The opposing view — accretion of a more permissive doctrine — is carried by US-government-aligned lawyers (Greenwood 2002; Bethlehem 2012). It runs against the weight of academic authority (Gray, Lowe, Sands, O'Connell, Cassese) and against the ICJ's caution. State practice forms custom only with opinio juris; the diplomatic isolation of the 2003 coalition and the carefully framed Article 51 letters Member States file (precisely because they accept the rule) point the other way. Restraint, not licence, is the customary signal.

Two qualifications. First, on the 7 October 2023 sub-question, the law is genuinely contested; a defensible answer may follow Higgins/Kooijmans, accept Article 51 reaches large-scale non-State attacks, and still find Iran 2026 unlawful for failure of attribution and proportionality. Second, collective self-defence of Israel is the only Iran 2026 argument doctrinally live; whether it succeeds turns on Israeli (not US) declarations and each strike's necessity and proportionality.

7. Academic voices

The "Bush Doctrine" of pre-emption, and successor practice that stretches imminence beyond the Caroline formula, has not been accepted by the wider international community as a rule of customary international law.

— Christine Gray, International Law and the Use of Force (4th edn, OUP 2018) — paraphrased.

The "revival" argument requires us to read Resolution 1441 as having reanimated the authorisation in Resolution 678 — in a resolution that was, by deliberate diplomatic choice, drafted to withhold express authorisation of force. It is, as the Attorney General privately acknowledged, no more than reasonably arguable.

— Vaughan Lowe, International Law (OUP 2007) — paraphrased.

The Iraq war is the most flagrant example in modern times of a great power resorting to force in defiance of the Charter and the Security Council, dressed up in the language of legality.

— Philippe Sands, Lawless World (Penguin 2005) — paraphrased.

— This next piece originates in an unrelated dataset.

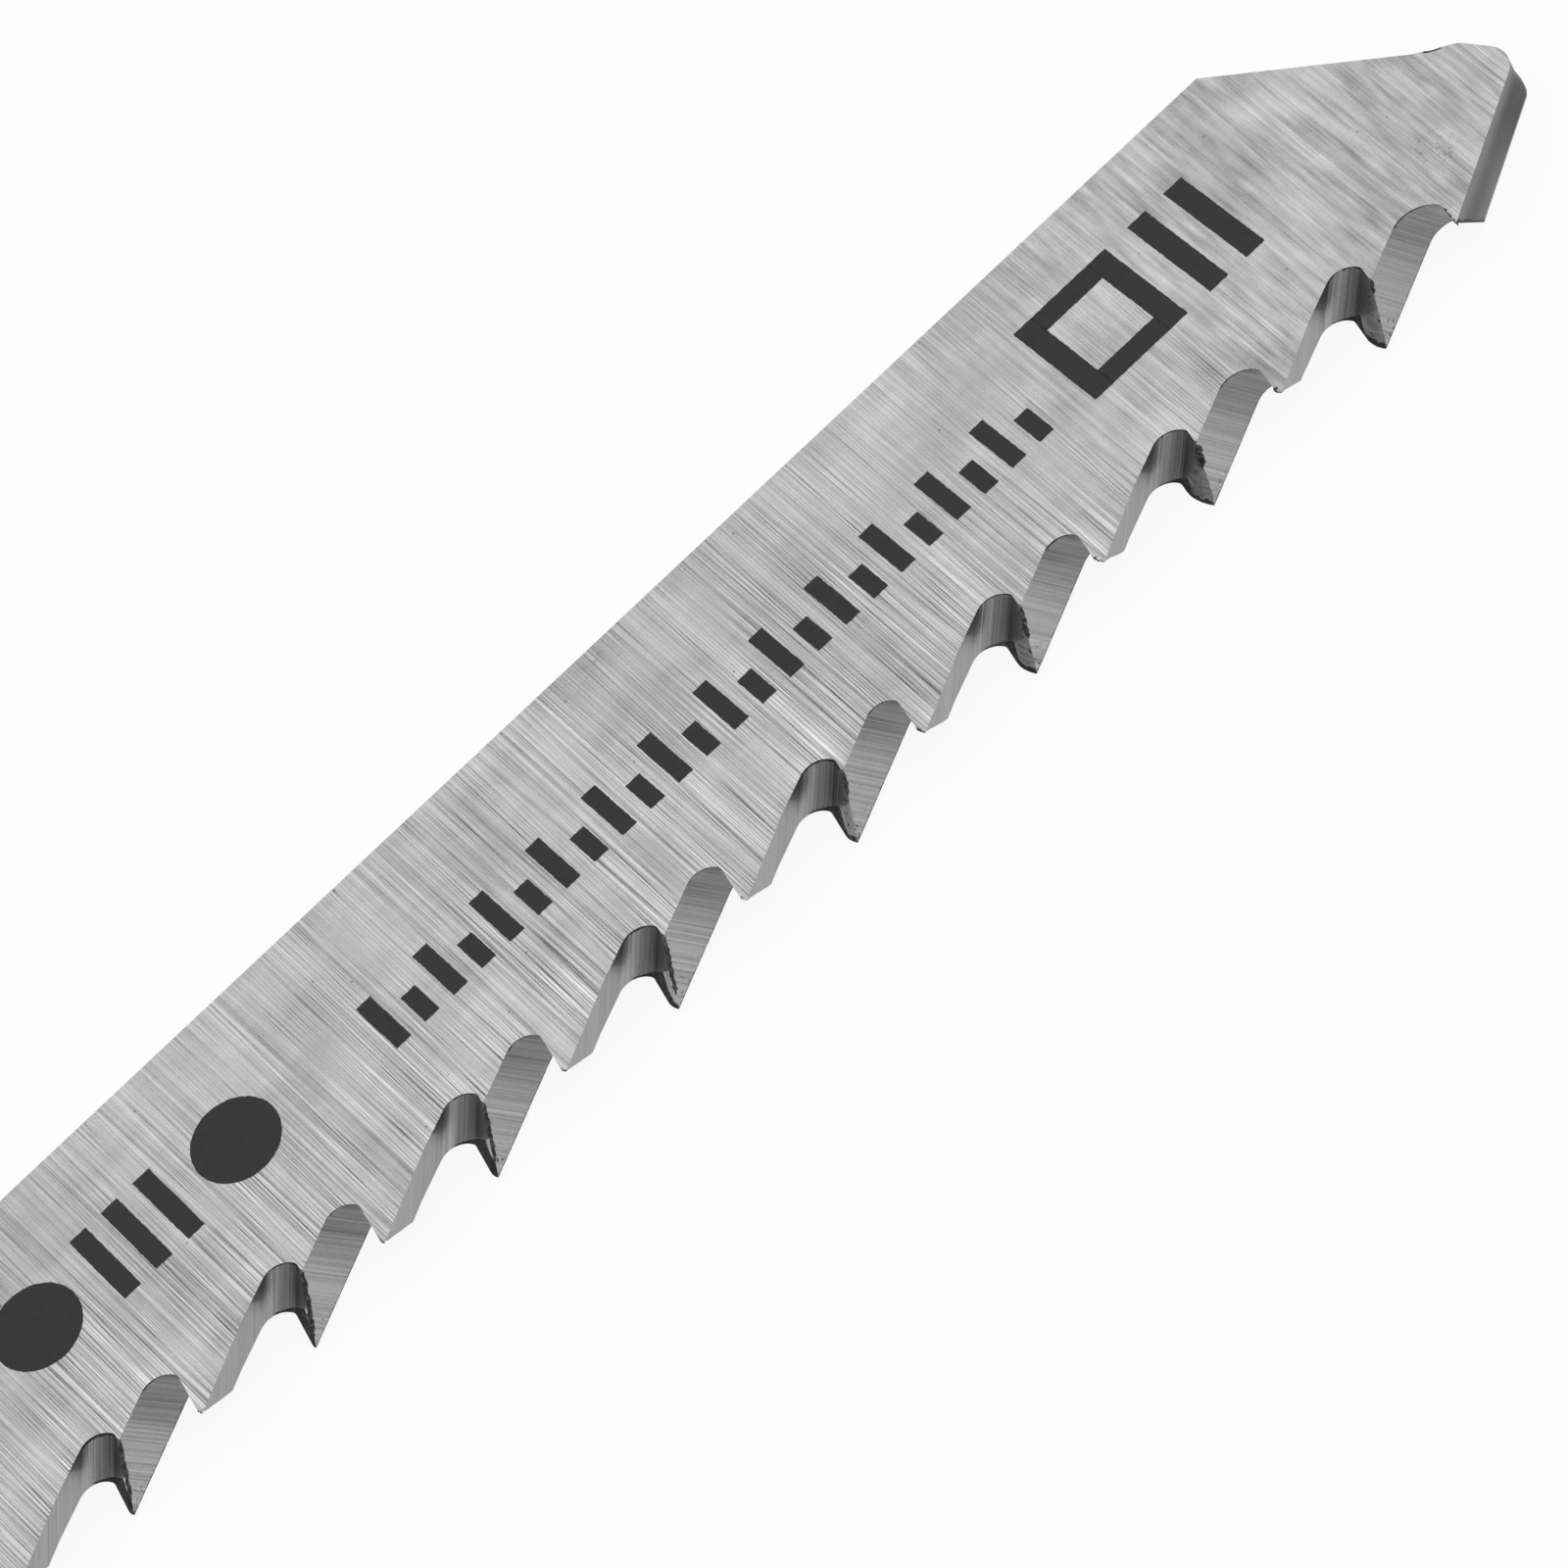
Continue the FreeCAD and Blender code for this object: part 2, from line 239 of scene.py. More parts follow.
def stamped_blank():
    """The strip as its die leaves it, still full thickness."""
    edge_start = TOOTH_LINE - EDGE_STOCK + math.tan(LINE_LEAN) * (LAST_GULLET - BODY_START)
    lug_end = TANG_LENGTH + LUG_LENGTH
    back_corner = LENGTH - TIP_RUN
    cut_end = back_corner + TIP_CUT_DEPTH / math.tan(TIP_CUT_ANGLE)
    (step, slope_way), (cut_place, cut_way) = nose_lines()
    # The nose is left as the sharp corner where its two lines meet, and rounded afterwards
    nose = meeting_point((step, slope_way), (cut_place, cut_way))
    foot = cut_place + cut_way * (TOOTH_LINE - EDGE_STOCK - cut_place.y) / cut_way.y
    outline = [
        (0, TANG_CHAMFER - TANG_WIDTH / 2),
        (TANG_CHAMFER, -TANG_WIDTH / 2),
        (TANG_LENGTH, -TANG_WIDTH / 2),
        (TANG_LENGTH, -LUG_SPAN / 2),
        (lug_end, -LUG_SPAN / 2),
        (lug_end, -SHANK_WIDTH / 2),
        (SHANK_LENGTH, -SHANK_WIDTH / 2),
        (BODY_START, edge_start),
        tuple(foot),
        tuple(nose),
        tuple(step),
        (cut_end, BACK - TIP_CUT_DEPTH),
        (back_corner, BACK),
        (BODY_START, BACK),
        (SHANK_LENGTH, SHANK_WIDTH / 2),
        (lug_end, SHANK_WIDTH / 2),
        (lug_end, LUG_SPAN / 2),
        (TANG_LENGTH, LUG_SPAN / 2),
        (TANG_LENGTH, TANG_WIDTH / 2),
        (TANG_CHAMFER, TANG_WIDTH / 2),
        (0, TANG_WIDTH / 2 - TANG_CHAMFER),
    ]
    bm = prism(outline, 0, STRIP_THICKNESS, STAMPED)
    for face in bm.faces:
        middle = face.calc_center_median()
        if abs(face.normal.z) < 0.5 and middle.x > BODY_START:
            faces_tip = face.normal.x > 0.3 and middle.y < nose.y
            face.material_index = END_CUT if faces_tip else EDGE
    round_corners(bm, [step], STEP_ROUND, STEP_SEGMENTS)
    lugs = [(x, side * LUG_SPAN / 2) for x in (TANG_LENGTH, lug_end) for side in (1, -1)]
    roots = [(TANG_LENGTH, side * TANG_WIDTH / 2) for side in (1, -1)]
    roots += [(lug_end, side * SHANK_WIDTH / 2) for side in (1, -1)]
    round_corners(bm, lugs, LUG_ROUND)
    round_corners(bm, roots, ROOT_ROUND)
    for side in (1, -1):
        round_corners(bm, [(SHANK_LENGTH, side * SHANK_WIDTH / 2)], SHOULDER_ROUND)
    rim = [
        edge for edge in bm.edges
        if all(v.co.z > STRIP_THICKNESS - 1e-4 for v in edge.verts)
    ]
    bmesh.ops.bevel(
        bm, geom=rim, offset=STAMPED_ROUND, offset_type="OFFSET", affect="EDGES",
        segments=RIM_SEGMENTS, profile=0.5, material=STAMPED, clamp_overlap=False,
    )
    return make_object("jigsaw_blade_ground", bm)


def wheel_cutter(side):
    """What the big wheel takes off one face: a wedge towards the back, with a round run-out."""
    past_tip, half_width, steps = LENGTH + 5, 15, 24
    outline = [(GROUND_FROM, 0), (past_tip, 0), (past_tip, WHEEL_RADIUS * (1 - math.cos(WHEEL_SWEEP)))]
    for number in range(steps):
        angle = WHEEL_SWEEP * (1 - number / steps)
        outline.append((
            GROUND_FROM - WHEEL_RADIUS * math.sin(angle),
            WHEEL_RADIUS * (1 - math.cos(angle)),
        ))
    bm = prism(outline, -half_width, half_width, SIDE)
    # The prism's height becomes the way across the blade, and its Y the way up
    turn = Matrix(((1, 0, 0, 0), (0, 0, 1, 0), (0, 1, 0, GROUND_HEIGHT), (0, 0, 0, 1)))
    lean = Matrix.Identity(4)
    lean[2][1] = -TAPER
    lift = Matrix.Translation((0, 0, MIDDLE))
    mirror = Matrix.Scale(side, 4, (0, 0, 1))
    bmesh.ops.transform(bm, matrix=lift @ mirror @ lean @ turn, verts=bm.verts)
    bmesh.ops.recalc_face_normals(bm, faces=bm.faces)
    return make_object("face_wheel", bm)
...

A State may take action in self-defence against an imminent or actual armed attack by non-State actors where the territorial State is unable or unwilling to suppress the threat. Imminence is assessed by the nature and immediacy of the threat, the probability of attack, and the likely scale and consequences.

— Sir Daniel Bethlehem, "Self-Defense Against an Imminent or Actual Armed Attack by Nonstate Actors" (2012) 106 AJIL 770 — paraphrased; influential in US/UK government but not customary law.

The Iraq crisis exposed deep weaknesses in the system, but it did not change the law. The absence of Council authorisation could be politically managed by powerful States while remaining legally fatal to the case for force. The doctrine endured; the system's enforcement did not.

— Antonio Cassese, "On Some Merits of the Iraq Crisis" (2004) 4 EJIL — paraphrased.

8. Common pitfalls

Reciting the politics of Iraq 2003 as if it were the legal answer. Examiners want the resolutions (660 / 661 / 678 / 687 / 1441) and the cases (Nicaragua, Oil Platforms) — and a defended view on revival.
Quoting the Caroline formula and stopping. Apply it: did Iran's conduct present a necessity "instant, overwhelming, leaving no choice of means and no moment for deliberation"? Waltz's "imminence, gravity and scope" does not — name the gap.
Treating UNSC 1368 and 1373 (2001) as having opened Article 51 to non-State actors generally. Wall AO para 139 distinguished those resolutions; Armed Activities paras 146–148 left the question open.
Equating Putin 2022 and Waltz 2026 without distinction. Putin's claim is pretextual on its face; the ICJ provisionally rejected the genocide predicate. The Waltz letter has at least a structurally legal shape — even if it fails on the merits.

9. Exam answer skeleton

  1. FRAME. Identify the provocation. State the answer-line: the doctrine has been strained, not shifted; Iraq 2003 unlawful; Iran 2026 unlawful on the published reasons, with the collective-self-defence-of-Israel limb the only argument that comes close.
  2. EXPLAIN. Article 2(4) prohibition; two exceptions (Chapter VII, Article 51). The five doctrinal moves: armed attack (Nicaragua 191, 195, 230), attribution (Oil Platforms 51, 64, 72; ARSIWA Art 8), imminence (Caroline), proportionality (Armed Activities 147), reporting (Nicaragua 200; Armed Activities 145).
  3. APPLY — Iraq 2003. 660 / 661 / 678 / 687 / 1441. Three arguments: revival (Goldsmith 7 March / 17 March; Chilcot 2016 "far from satisfactory"); pre-emptive self-defence (NSS 2002; rejected); implied authorisation (rejected; Annan September 2004). Conclude: unlawful.
  4. APPLY — Iran 2026. Walk the Waltz letter through Nicaragua 195/199, Oil Platforms 51/64/72, Caroline, Wall AO 139, Armed Activities 146–148. Cover the 7 October sub-question. Conclude: unlawful on individual self-defence; contested on collective self-defence of Israel.
  5. EVALUATE. Strain or shift? Strain. Engage Gray, Lowe, Sands, Bethlehem, Cassese. The Putin comparator (24 February 2022; ICJ 16 March 2022) disciplines honesty.
  6. CONCLUDE. Take a position. The Charter framework is intact; the system has not yet corrected the breach.